▶ [What the task requires]
Starting at the line that contains "faces.push([r * sides + k, (r" and stopping at the line that contains "bpy.data.objects.remove(obj)", repeat every line exactly, the two end lines included, and nothing else.

▶ [Material provided]
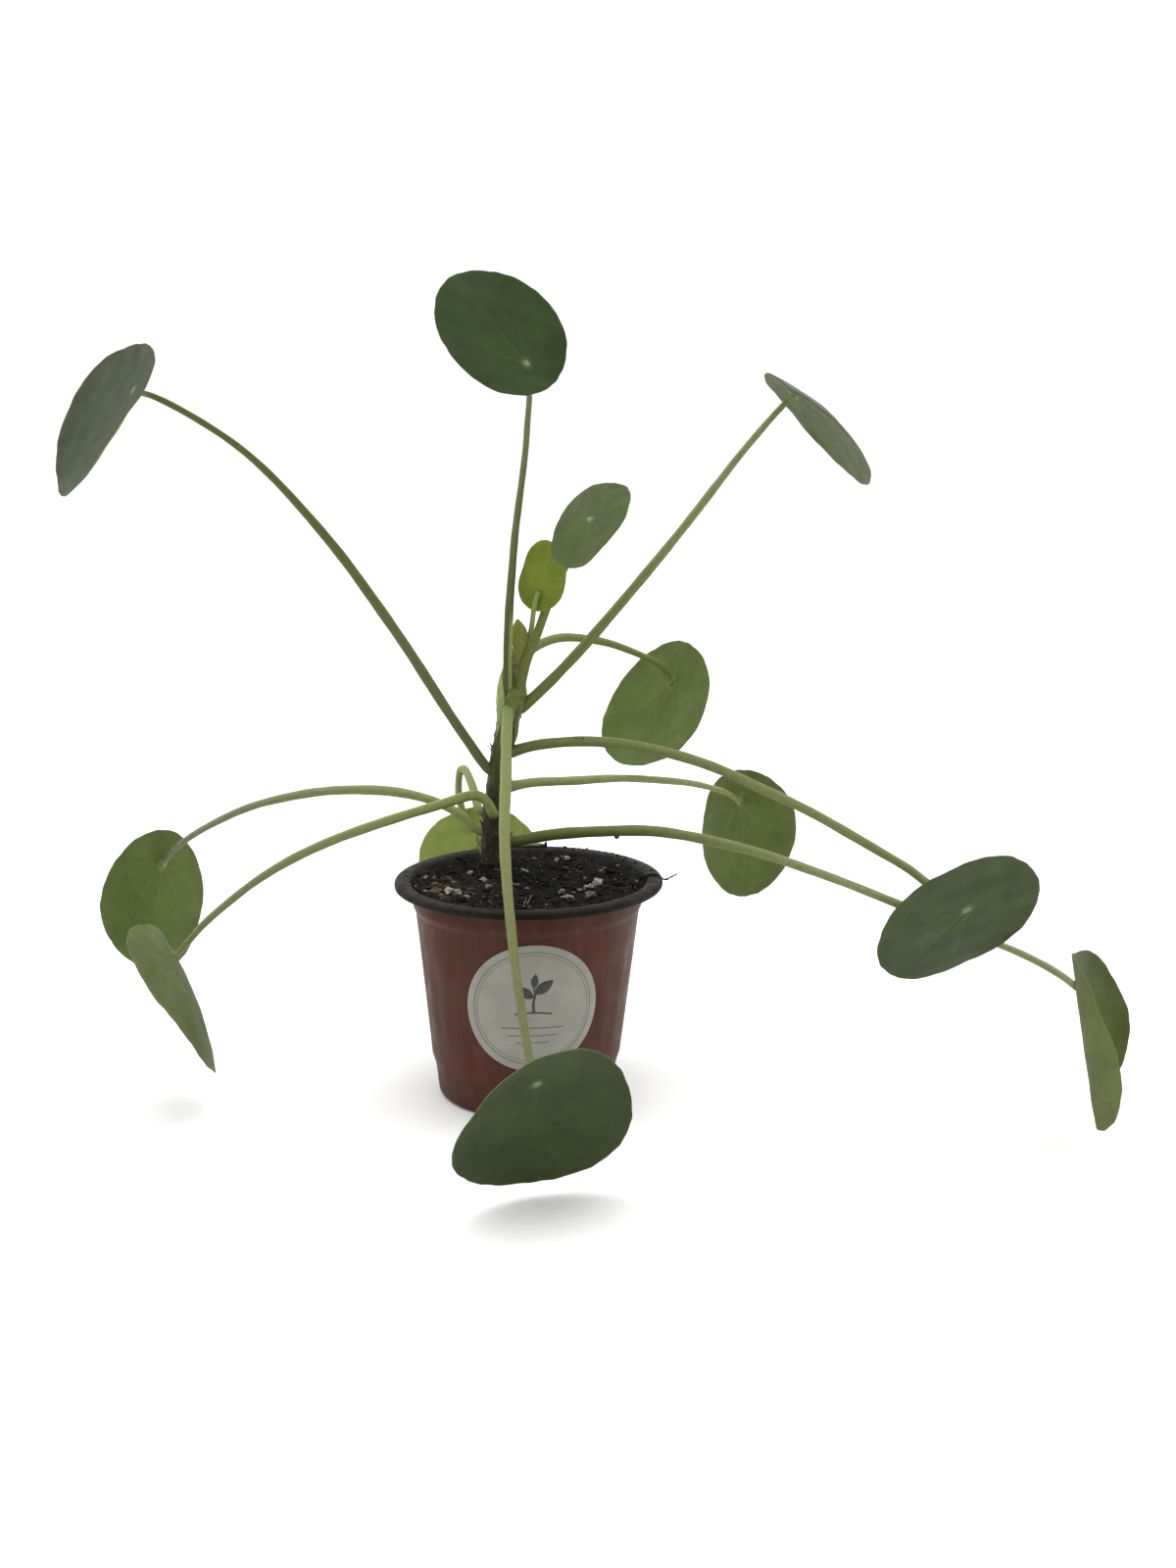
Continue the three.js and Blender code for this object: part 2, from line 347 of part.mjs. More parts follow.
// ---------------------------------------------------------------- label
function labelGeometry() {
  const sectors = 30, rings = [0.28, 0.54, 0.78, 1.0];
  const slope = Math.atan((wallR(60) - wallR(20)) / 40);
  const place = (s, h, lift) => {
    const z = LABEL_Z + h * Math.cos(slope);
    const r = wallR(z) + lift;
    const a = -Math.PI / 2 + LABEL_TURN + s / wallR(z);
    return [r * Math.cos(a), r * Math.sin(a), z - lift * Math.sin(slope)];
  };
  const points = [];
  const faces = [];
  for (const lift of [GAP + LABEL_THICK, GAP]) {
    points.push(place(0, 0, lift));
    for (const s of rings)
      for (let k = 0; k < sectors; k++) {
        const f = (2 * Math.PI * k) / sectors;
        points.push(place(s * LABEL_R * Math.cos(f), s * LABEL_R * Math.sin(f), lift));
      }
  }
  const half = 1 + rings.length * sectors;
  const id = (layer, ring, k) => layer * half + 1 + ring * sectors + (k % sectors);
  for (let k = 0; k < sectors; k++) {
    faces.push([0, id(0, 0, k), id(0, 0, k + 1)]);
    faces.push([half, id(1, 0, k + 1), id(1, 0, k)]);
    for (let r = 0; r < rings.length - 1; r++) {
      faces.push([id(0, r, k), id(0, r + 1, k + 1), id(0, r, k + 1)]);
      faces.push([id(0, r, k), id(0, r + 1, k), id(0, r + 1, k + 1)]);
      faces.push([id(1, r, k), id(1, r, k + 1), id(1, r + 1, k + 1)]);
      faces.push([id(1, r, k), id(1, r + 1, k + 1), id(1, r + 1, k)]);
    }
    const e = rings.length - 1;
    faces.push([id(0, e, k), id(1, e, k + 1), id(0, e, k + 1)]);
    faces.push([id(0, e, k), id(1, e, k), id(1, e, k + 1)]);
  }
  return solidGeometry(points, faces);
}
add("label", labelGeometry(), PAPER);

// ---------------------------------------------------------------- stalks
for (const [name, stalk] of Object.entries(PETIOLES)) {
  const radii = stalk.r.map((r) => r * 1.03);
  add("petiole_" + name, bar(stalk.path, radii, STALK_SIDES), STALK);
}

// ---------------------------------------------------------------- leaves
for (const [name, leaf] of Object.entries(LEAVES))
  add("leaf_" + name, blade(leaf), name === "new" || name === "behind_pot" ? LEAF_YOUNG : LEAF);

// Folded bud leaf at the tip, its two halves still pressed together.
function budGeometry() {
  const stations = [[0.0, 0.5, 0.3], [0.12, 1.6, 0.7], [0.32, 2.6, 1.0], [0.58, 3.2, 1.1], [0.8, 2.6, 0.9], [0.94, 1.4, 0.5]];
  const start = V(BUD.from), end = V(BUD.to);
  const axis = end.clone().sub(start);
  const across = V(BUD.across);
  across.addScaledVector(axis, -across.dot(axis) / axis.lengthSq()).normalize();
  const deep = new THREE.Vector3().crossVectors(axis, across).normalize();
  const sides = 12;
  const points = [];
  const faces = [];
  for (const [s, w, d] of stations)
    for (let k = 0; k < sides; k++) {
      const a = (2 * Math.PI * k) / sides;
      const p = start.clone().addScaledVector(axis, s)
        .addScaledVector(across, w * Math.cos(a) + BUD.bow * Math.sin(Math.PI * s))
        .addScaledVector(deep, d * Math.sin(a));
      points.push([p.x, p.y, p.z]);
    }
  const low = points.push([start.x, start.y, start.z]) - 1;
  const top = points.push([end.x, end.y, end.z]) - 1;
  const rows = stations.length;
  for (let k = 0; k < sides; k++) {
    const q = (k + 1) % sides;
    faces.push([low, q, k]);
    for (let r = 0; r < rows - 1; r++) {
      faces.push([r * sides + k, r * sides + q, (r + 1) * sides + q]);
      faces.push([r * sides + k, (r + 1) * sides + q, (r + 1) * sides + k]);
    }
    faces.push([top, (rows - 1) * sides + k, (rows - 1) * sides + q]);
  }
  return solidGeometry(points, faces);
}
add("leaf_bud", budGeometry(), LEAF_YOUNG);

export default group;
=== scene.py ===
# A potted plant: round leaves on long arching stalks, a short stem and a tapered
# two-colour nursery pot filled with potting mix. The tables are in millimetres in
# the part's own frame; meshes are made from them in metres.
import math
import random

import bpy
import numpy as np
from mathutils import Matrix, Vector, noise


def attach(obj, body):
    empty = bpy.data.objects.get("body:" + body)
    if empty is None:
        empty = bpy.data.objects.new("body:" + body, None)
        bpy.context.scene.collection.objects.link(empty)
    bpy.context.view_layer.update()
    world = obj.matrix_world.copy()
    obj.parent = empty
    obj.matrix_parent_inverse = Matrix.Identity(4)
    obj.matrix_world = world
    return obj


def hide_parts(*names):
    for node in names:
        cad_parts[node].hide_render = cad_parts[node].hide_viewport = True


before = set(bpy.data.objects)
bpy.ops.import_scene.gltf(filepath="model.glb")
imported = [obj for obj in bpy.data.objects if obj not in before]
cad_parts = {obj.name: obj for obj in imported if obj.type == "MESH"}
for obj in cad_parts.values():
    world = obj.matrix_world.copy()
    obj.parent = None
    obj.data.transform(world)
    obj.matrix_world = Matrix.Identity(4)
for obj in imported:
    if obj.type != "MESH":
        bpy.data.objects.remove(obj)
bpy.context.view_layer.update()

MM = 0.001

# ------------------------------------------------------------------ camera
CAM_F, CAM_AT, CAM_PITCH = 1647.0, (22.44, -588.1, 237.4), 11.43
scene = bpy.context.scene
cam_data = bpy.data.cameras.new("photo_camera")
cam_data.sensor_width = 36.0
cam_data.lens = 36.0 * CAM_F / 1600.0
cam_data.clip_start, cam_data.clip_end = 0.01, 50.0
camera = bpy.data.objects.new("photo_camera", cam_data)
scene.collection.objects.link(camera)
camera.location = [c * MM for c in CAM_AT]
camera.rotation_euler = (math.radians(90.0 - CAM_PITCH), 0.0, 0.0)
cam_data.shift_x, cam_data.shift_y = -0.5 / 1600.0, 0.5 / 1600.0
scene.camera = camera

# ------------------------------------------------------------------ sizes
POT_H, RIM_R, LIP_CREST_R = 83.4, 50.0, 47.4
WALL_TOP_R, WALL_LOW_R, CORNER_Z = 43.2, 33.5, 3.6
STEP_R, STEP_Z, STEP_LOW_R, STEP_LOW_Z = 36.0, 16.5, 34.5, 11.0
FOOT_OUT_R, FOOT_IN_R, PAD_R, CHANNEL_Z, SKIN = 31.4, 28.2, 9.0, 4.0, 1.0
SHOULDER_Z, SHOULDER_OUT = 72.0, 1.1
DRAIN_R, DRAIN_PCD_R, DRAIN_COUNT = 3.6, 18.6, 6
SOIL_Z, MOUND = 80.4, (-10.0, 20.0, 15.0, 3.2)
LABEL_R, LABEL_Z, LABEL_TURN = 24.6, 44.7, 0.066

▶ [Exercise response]
      faces.push([r * sides + k, (r + 1) * sides + q, (r + 1) * sides + k]);
    }
    faces.push([top, (rows - 1) * sides + k, (rows - 1) * sides + q]);
  }
  return solidGeometry(points, faces);
}
add("leaf_bud", budGeometry(), LEAF_YOUNG);

export default group;
=== scene.py ===
# A potted plant: round leaves on long arching stalks, a short stem and a tapered
# two-colour nursery pot filled with potting mix. The tables are in millimetres in
# the part's own frame; meshes are made from them in metres.
import math
import random

import bpy
import numpy as np
from mathutils import Matrix, Vector, noise


def attach(obj, body):
    empty = bpy.data.objects.get("body:" + body)
    if empty is None:
        empty = bpy.data.objects.new("body:" + body, None)
        bpy.context.scene.collection.objects.link(empty)
    bpy.context.view_layer.update()
    world = obj.matrix_world.copy()
    obj.parent = empty
    obj.matrix_parent_inverse = Matrix.Identity(4)
    obj.matrix_world = world
    return obj


def hide_parts(*names):
    for node in names:
        cad_parts[node].hide_render = cad_parts[node].hide_viewport = True


before = set(bpy.data.objects)
bpy.ops.import_scene.gltf(filepath="model.glb")
imported = [obj for obj in bpy.data.objects if obj not in before]
cad_parts = {obj.name: obj for obj in imported if obj.type == "MESH"}
for obj in cad_parts.values():
    world = obj.matrix_world.copy()
    obj.parent = None
    obj.data.transform(world)
    obj.matrix_world = Matrix.Identity(4)
for obj in imported:
    if obj.type != "MESH":
        bpy.data.objects.remove(obj)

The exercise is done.